┌──

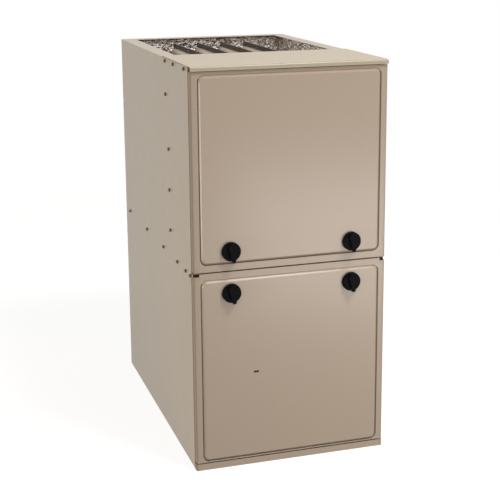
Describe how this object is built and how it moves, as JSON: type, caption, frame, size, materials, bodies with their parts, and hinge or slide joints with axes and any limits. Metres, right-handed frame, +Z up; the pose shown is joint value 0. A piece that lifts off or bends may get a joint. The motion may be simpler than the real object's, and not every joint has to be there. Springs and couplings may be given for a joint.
{
  "type": "forced air gas furnace",
  "caption": "Upflow forced air gas furnace: tan cabinet with two lift-off doors on quarter-turn knobs, heat exchanger above, blower below.",
  "frame": {"origin": "centre of the base, at floor level", "axes": "+Z up, -Y to the front with the doors, +X to the viewer's right when facing the doors"},
  "size_m": [0.4508, 0.7403, 0.9],
  "materials": {
    "casing_paint": "satin",
    "door_paint": "satin",
    "galvanised_steel": "satin",
    "aluminised_steel": "satin",
    "steel_bar": "polished",
    "foil_faced_insulation": "crinkled foil facing",
    "black_plastic": "matte",
    "white_plastic": "matte",
    "red_plastic": "gloss",
    "grey_plastic": "matte",
    "motor_paint": "satin",
    "transformer_steel": "satin",
    "black_iron": "matte",
    "brass": "satin",
    "cast_aluminium": "satin",
    "ceramic": "matte",
    "circuit_board": "satin",
    "rubber": "matte"
  },
  "bodies": {
    "casing": {"casing_wrap": "casing_paint", "base_pan": "casing_paint", "base_rail": "door_paint", "top_front_panel": "casing_paint", "centre_rail": "casing_paint", "blower_deck": "galvanised_steel", "vestibule_panel": "galvanised_steel", "heat_exchanger_cell_1": "aluminised_steel", "heat_exchanger_cell_2": "aluminised_steel", "heat_exchanger_cell_3": "aluminised_steel", "heat_exchanger_cell_4": "aluminised_steel", "foil_insulation_left": "foil_faced_insulation", "foil_insulation_right": "foil_faced_insulation", "foil_insulation_back": "foil_faced_insulation", "collector_box": "galvanised_steel", "inducer_housing": "motor_paint", "inducer_motor": "motor_paint", "vent_collar": "galvanised_steel", "burner_box": "galvanised_steel", "burner_1": "aluminised_steel", "burner_2": "aluminised_steel", "burner_3": "aluminised_steel", "burner_4": "aluminised_steel", "gas_manifold": "black_iron", "gas_orifices": "brass", "gas_valve": "cast_aluminium", "igniter": "ceramic", "flame_sensor": "ceramic", "rollout_switch_left": "black_plastic", "rollout_switch_right": "black_plastic", "limit_switch": "black_plastic", "pressure_switch": "grey_plastic", "pressure_hose": "rubber", "control_box": "galvanised_steel", "control_board": "circuit_board", "transformer": "transformer_steel", "junction_box": "galvanised_steel", "wiring_harness": "rubber", "door_switch": "black_plastic", "blower_side_left": "galvanised_steel", "blower_side_right": "galvanised_steel", "blower_scroll": "galvanised_steel", "blower_motor": "motor_paint", "blower_motor_arms": "galvanised_steel", "blower_capacitor": "galvanised_steel", "casing_screws": "casing_paint"},
    "upper_door": {"upper_door": "door_paint"},
    "lower_door": {"lower_door": "door_paint"},
    "knob_upper_left": {"knob_upper_left": "black_plastic"},
    "knob_upper_right": {"knob_upper_right": "black_plastic"},
    "knob_lower_left": {"knob_lower_left": "black_plastic"},
    "knob_lower_right": {"knob_lower_right": "black_plastic"},
    "blower_rotor": {"blower_shaft": "steel_bar", "blower_wheel": "aluminised_steel"},
    "inducer_rotor": {"inducer_shaft": "steel_bar", "inducer_wheel": "aluminised_steel"},
    "gas_valve_switch": {"gas_valve_switch": "black_plastic"},
    "door_switch_plunger": {"door_switch_plunger": "white_plastic"},
    "rollout_button_left": {"rollout_button_left": "red_plastic"},
    "rollout_button_right": {"rollout_button_right": "red_plastic"}
  },
  "joints": [
    {"name": "upper_door_slide", "type": "slide", "parent": "casing", "child": "upper_door", "axis": [0, -1, 0], "range_m": [0, 0.25]},
    {"name": "lower_door_slide", "type": "slide", "parent": "casing", "child": "lower_door", "axis": [0, -1, 0], "range_m": [0, 0.3]},
    {"name": "knob_upper_left_turn", "type": "hinge", "parent": "upper_door", "child": "knob_upper_left", "pos_m": [-0.139, -0.352, 0.5005], "axis": [0, 1, 0], "range_deg": [0, 90]},
    {"name": "knob_upper_right_turn", "type": "hinge", "parent": "upper_door", "child": "knob_upper_right", "pos_m": [0.139, -0.352, 0.5005], "axis": [0, 1, 0], "range_deg": [0, 90]},
    {"name": "knob_lower_left_turn", "type": "hinge", "parent": "lower_door", "child": "knob_lower_left", "pos_m": [-0.139, -0.352, 0.4075], "axis": [0, 1, 0], "range_deg": [0, 90]},
    {"name": "knob_lower_right_turn", "type": "hinge", "parent": "lower_door", "child": "knob_lower_right", "pos_m": [0.139, -0.352, 0.4075], "axis": [0, 1, 0], "range_deg": [0, 90]},
    {"name": "blower_spin", "type": "hinge", "parent": "casing", "child": "blower_rotor", "pos_m": [0, 0.078, 0.215], "axis": [1, 0, 0], "continuous": true},
    {"name": "inducer_spin", "type": "hinge", "parent": "casing", "child": "inducer_rotor", "pos_m": [-0.03, -0.252, 0.79], "axis": [0, 1, 0], "continuous": true},
    {"name": "gas_valve_switch_turn", "type": "hinge", "parent": "casing", "child": "gas_valve_switch", "pos_m": [0.13295, -0.318, 0.627], "axis": [0, 1, 0], "range_deg": [0, 90]},
    {"name": "door_switch_press", "type": "slide", "parent": "casing", "child": "door_switch_plunger", "axis": [0, -1, 0], "range_m": [0, 0.004]},
    {"name": "rollout_button_left_press", "type": "slide", "parent": "casing", "child": "rollout_button_left", "axis": [1, 0, 0], "range_m": [0, 0.0015], "stiffness_N_per_m": 400, "springref_m": -0.0005},
    {"name": "rollout_button_right_press", "type": "slide", "parent": "casing", "child": "rollout_button_right", "axis": [-1, 0, 0], "range_m": [0, 0.0015], "stiffness_N_per_m": 400, "springref_m": -0.0005}
  ],
  "couplings": [
    {"joint": "door_switch_press", "follows": "lower_door_slide", "ratio": 0.013333}
  ]
}
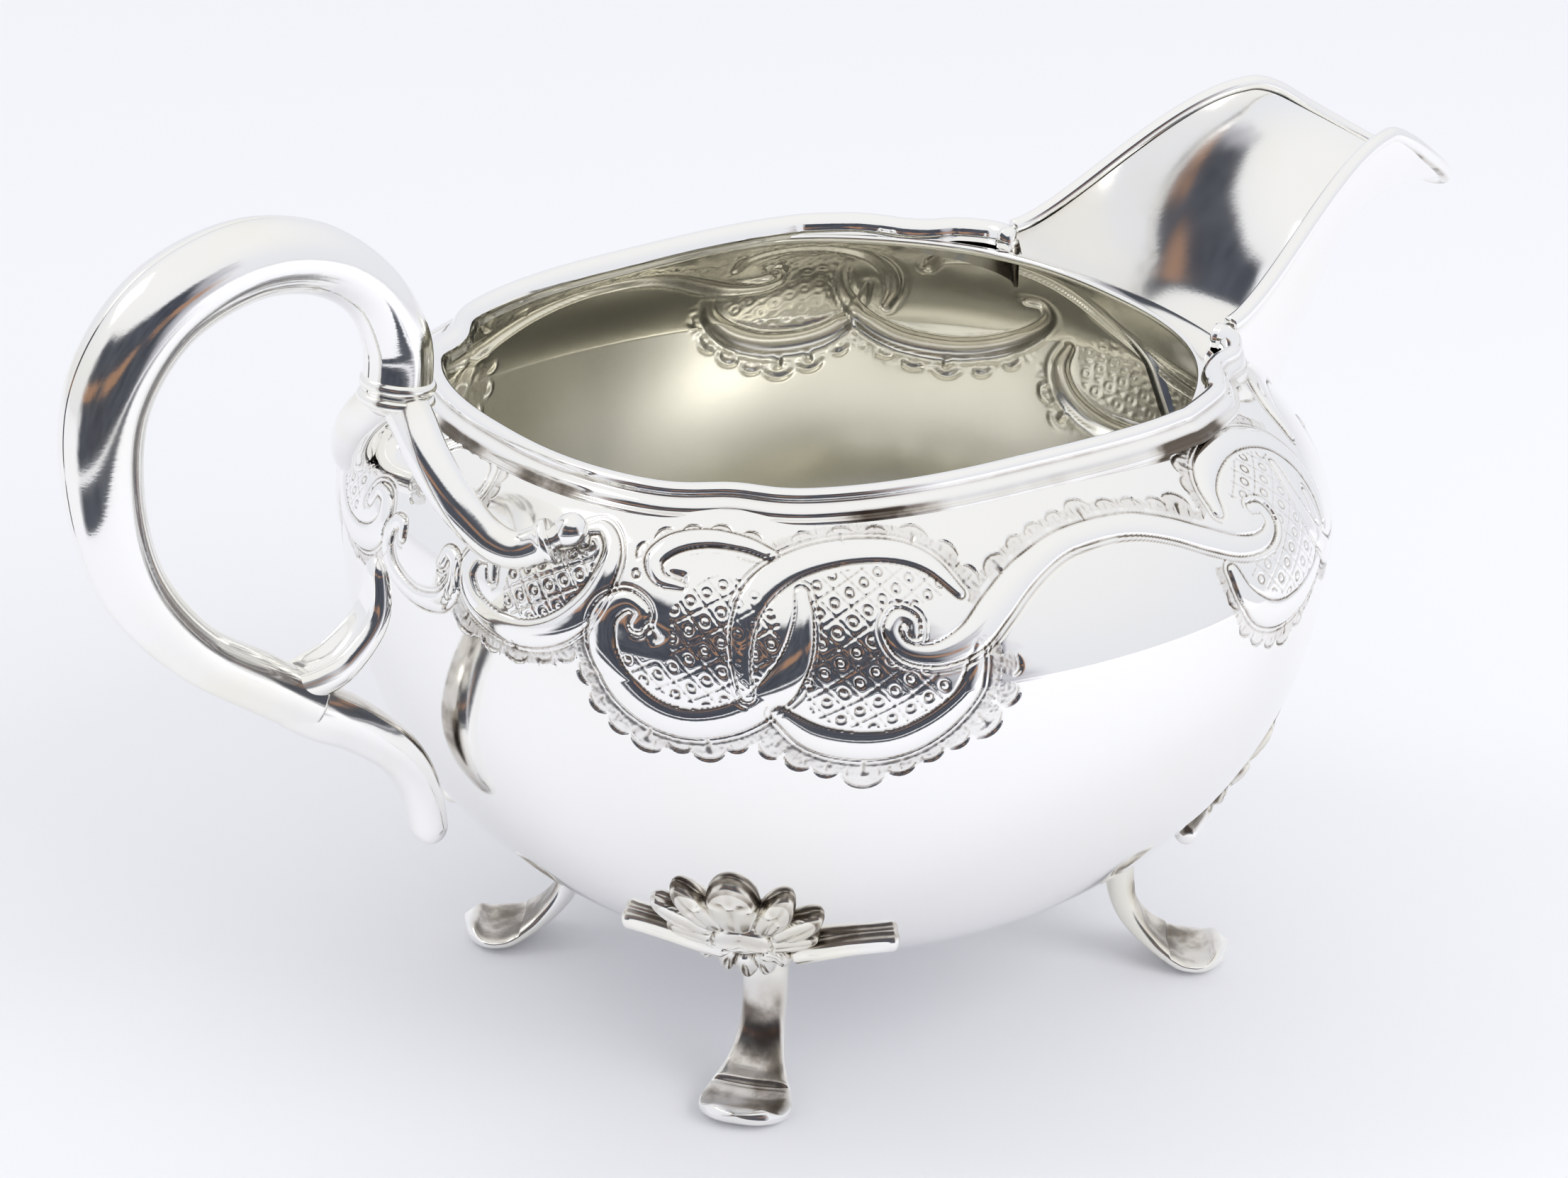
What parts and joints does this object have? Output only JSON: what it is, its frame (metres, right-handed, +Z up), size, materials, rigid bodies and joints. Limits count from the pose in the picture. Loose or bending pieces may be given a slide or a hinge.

└──

● **WHAT YOU WILL DO**
Output all of the material exactly as written.

● **EXERCISE ANSWER**
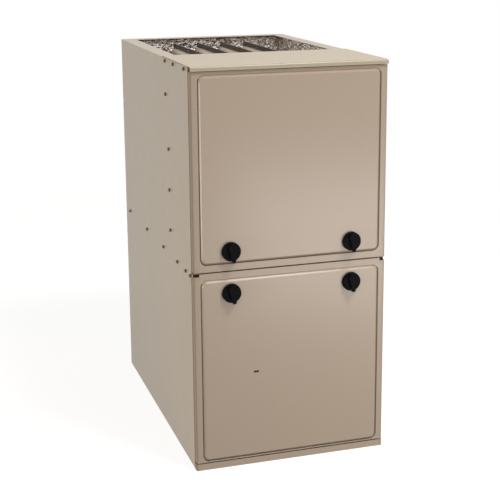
Describe how this object is built and how it moves, as JSON: type, caption, frame, size, materials, bodies with their parts, and hinge or slide joints with axes and any limits. Metres, right-handed frame, +Z up; the pose shown is joint value 0. A piece that lifts off or bends may get a joint. The motion may be simpler than the real object's, and not every joint has to be there. Springs and couplings may be given for a joint.
{
  "type": "forced air gas furnace",
  "caption": "Upflow forced air gas furnace: tan cabinet with two lift-off doors on quarter-turn knobs, heat exchanger above, blower below.",
  "frame": {"origin": "centre of the base, at floor level", "axes": "+Z up, -Y to the front with the doors, +X to the viewer's right when facing the doors"},
  "size_m": [0.4508, 0.7403, 0.9],
  "materials": {
    "casing_paint": "satin",
    "door_paint": "satin",
    "galvanised_steel": "satin",
    "aluminised_steel": "satin",
    "steel_bar": "polished",
    "foil_faced_insulation": "crinkled foil facing",
    "black_plastic": "matte",
    "white_plastic": "matte",
    "red_plastic": "gloss",
    "grey_plastic": "matte",
    "motor_paint": "satin",
    "transformer_steel": "satin",
    "black_iron": "matte",
    "brass": "satin",
    "cast_aluminium": "satin",
    "ceramic": "matte",
    "circuit_board": "satin",
    "rubber": "matte"
  },
  "bodies": {
    "casing": {"casing_wrap": "casing_paint", "base_pan": "casing_paint", "base_rail": "door_paint", "top_front_panel": "casing_paint", "centre_rail": "casing_paint", "blower_deck": "galvanised_steel", "vestibule_panel": "galvanised_steel", "heat_exchanger_cell_1": "aluminised_steel", "heat_exchanger_cell_2": "aluminised_steel", "heat_exchanger_cell_3": "aluminised_steel", "heat_exchanger_cell_4": "aluminised_steel", "foil_insulation_left": "foil_faced_insulation", "foil_insulation_right": "foil_faced_insulation", "foil_insulation_back": "foil_faced_insulation", "collector_box": "galvanised_steel", "inducer_housing": "motor_paint", "inducer_motor": "motor_paint", "vent_collar": "galvanised_steel", "burner_box": "galvanised_steel", "burner_1": "aluminised_steel", "burner_2": "aluminised_steel", "burner_3": "aluminised_steel", "burner_4": "aluminised_steel", "gas_manifold": "black_iron", "gas_orifices": "brass", "gas_valve": "cast_aluminium", "igniter": "ceramic", "flame_sensor": "ceramic", "rollout_switch_left": "black_plastic", "rollout_switch_right": "black_plastic", "limit_switch": "black_plastic", "pressure_switch": "grey_plastic", "pressure_hose": "rubber", "control_box": "galvanised_steel", "control_board": "circuit_board", "transformer": "transformer_steel", "junction_box": "galvanised_steel", "wiring_harness": "rubber", "door_switch": "black_plastic", "blower_side_left": "galvanised_steel", "blower_side_right": "galvanised_steel", "blower_scroll": "galvanised_steel", "blower_motor": "motor_paint", "blower_motor_arms": "galvanised_steel", "blower_capacitor": "galvanised_steel", "casing_screws": "casing_paint"},
    "upper_door": {"upper_door": "door_paint"},
    "lower_door": {"lower_door": "door_paint"},
    "knob_upper_left": {"knob_upper_left": "black_plastic"},
    "knob_upper_right": {"knob_upper_right": "black_plastic"},
    "knob_lower_left": {"knob_lower_left": "black_plastic"},
    "knob_lower_right": {"knob_lower_right": "black_plastic"},
    "blower_rotor": {"blower_shaft": "steel_bar", "blower_wheel": "aluminised_steel"},
    "inducer_rotor": {"inducer_shaft": "steel_bar", "inducer_wheel": "aluminised_steel"},
    "gas_valve_switch": {"gas_valve_switch": "black_plastic"},
    "door_switch_plunger": {"door_switch_plunger": "white_plastic"},
    "rollout_button_left": {"rollout_button_left": "red_plastic"},
    "rollout_button_right": {"rollout_button_right": "red_plastic"}
  },
  "joints": [
    {"name": "upper_door_slide", "type": "slide", "parent": "casing", "child": "upper_door", "axis": [0, -1, 0], "range_m": [0, 0.25]},
    {"name": "lower_door_slide", "type": "slide", "parent": "casing", "child": "lower_door", "axis": [0, -1, 0], "range_m": [0, 0.3]},
    {"name": "knob_upper_left_turn", "type": "hinge", "parent": "upper_door", "child": "knob_upper_left", "pos_m": [-0.139, -0.352, 0.5005], "axis": [0, 1, 0], "range_deg": [0, 90]},
    {"name": "knob_upper_right_turn", "type": "hinge", "parent": "upper_door", "child": "knob_upper_right", "pos_m": [0.139, -0.352, 0.5005], "axis": [0, 1, 0], "range_deg": [0, 90]},
    {"name": "knob_lower_left_turn", "type": "hinge", "parent": "lower_door", "child": "knob_lower_left", "pos_m": [-0.139, -0.352, 0.4075], "axis": [0, 1, 0], "range_deg": [0, 90]},
    {"name": "knob_lower_right_turn", "type": "hinge", "parent": "lower_door", "child": "knob_lower_right", "pos_m": [0.139, -0.352, 0.4075], "axis": [0, 1, 0], "range_deg": [0, 90]},
    {"name": "blower_spin", "type": "hinge", "parent": "casing", "child": "blower_rotor", "pos_m": [0, 0.078, 0.215], "axis": [1, 0, 0], "continuous": true},
    {"name": "inducer_spin", "type": "hinge", "parent": "casing", "child": "inducer_rotor", "pos_m": [-0.03, -0.252, 0.79], "axis": [0, 1, 0], "continuous": true},
    {"name": "gas_valve_switch_turn", "type": "hinge", "parent": "casing", "child": "gas_valve_switch", "pos_m": [0.13295, -0.318, 0.627], "axis": [0, 1, 0], "range_deg": [0, 90]},
    {"name": "door_switch_press", "type": "slide", "parent": "casing", "child": "door_switch_plunger", "axis": [0, -1, 0], "range_m": [0, 0.004]},
    {"name": "rollout_button_left_press", "type": "slide", "parent": "casing", "child": "rollout_button_left", "axis": [1, 0, 0], "range_m": [0, 0.0015], "stiffness_N_per_m": 400, "springref_m": -0.0005},
    {"name": "rollout_button_right_press", "type": "slide", "parent": "casing", "child": "rollout_button_right", "axis": [-1, 0, 0], "range_m": [0, 0.0015], "stiffness_N_per_m": 400, "springref_m": -0.0005}
  ],
  "couplings": [
    {"joint": "door_switch_press", "follows": "lower_door_slide", "ratio": 0.013333}
  ]
}
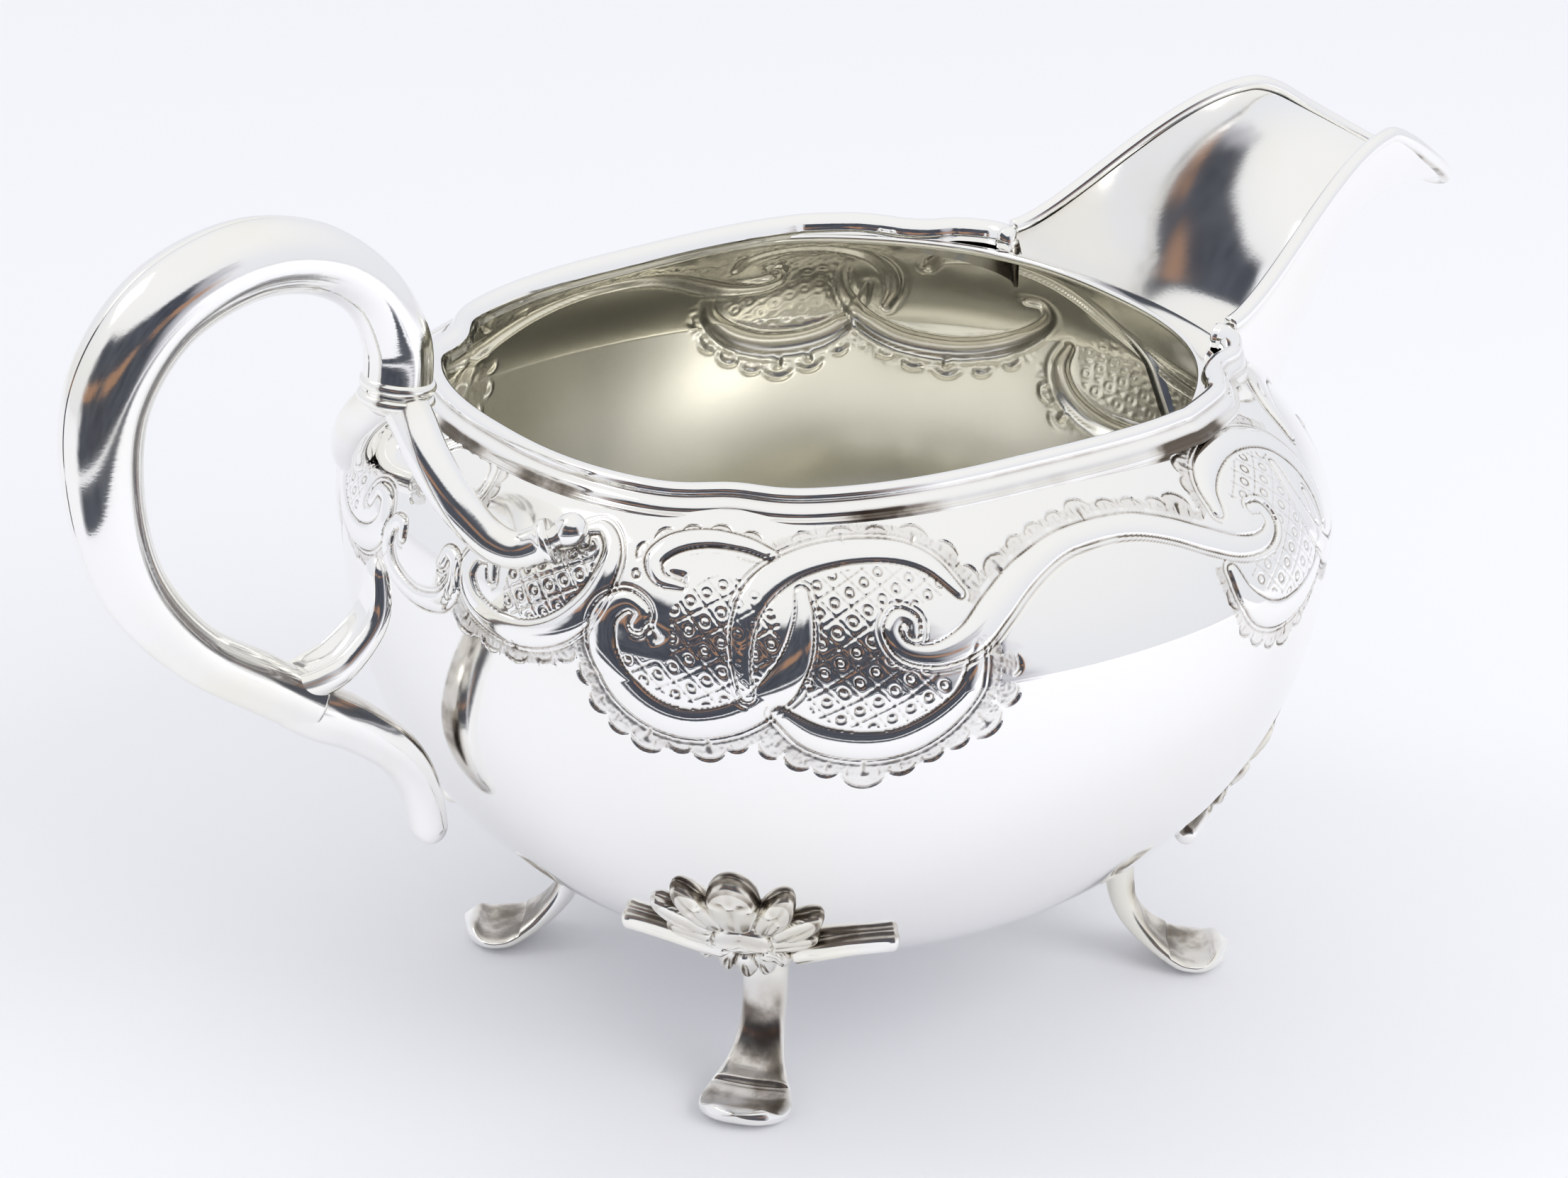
What parts and joints does this object have? Output only JSON: what it is, its frame (metres, right-handed, +Z up), size, materials, rigid bodies and joints. Limits count from the pose in the picture. Loose or bending pieces may be given a slide or a hinge.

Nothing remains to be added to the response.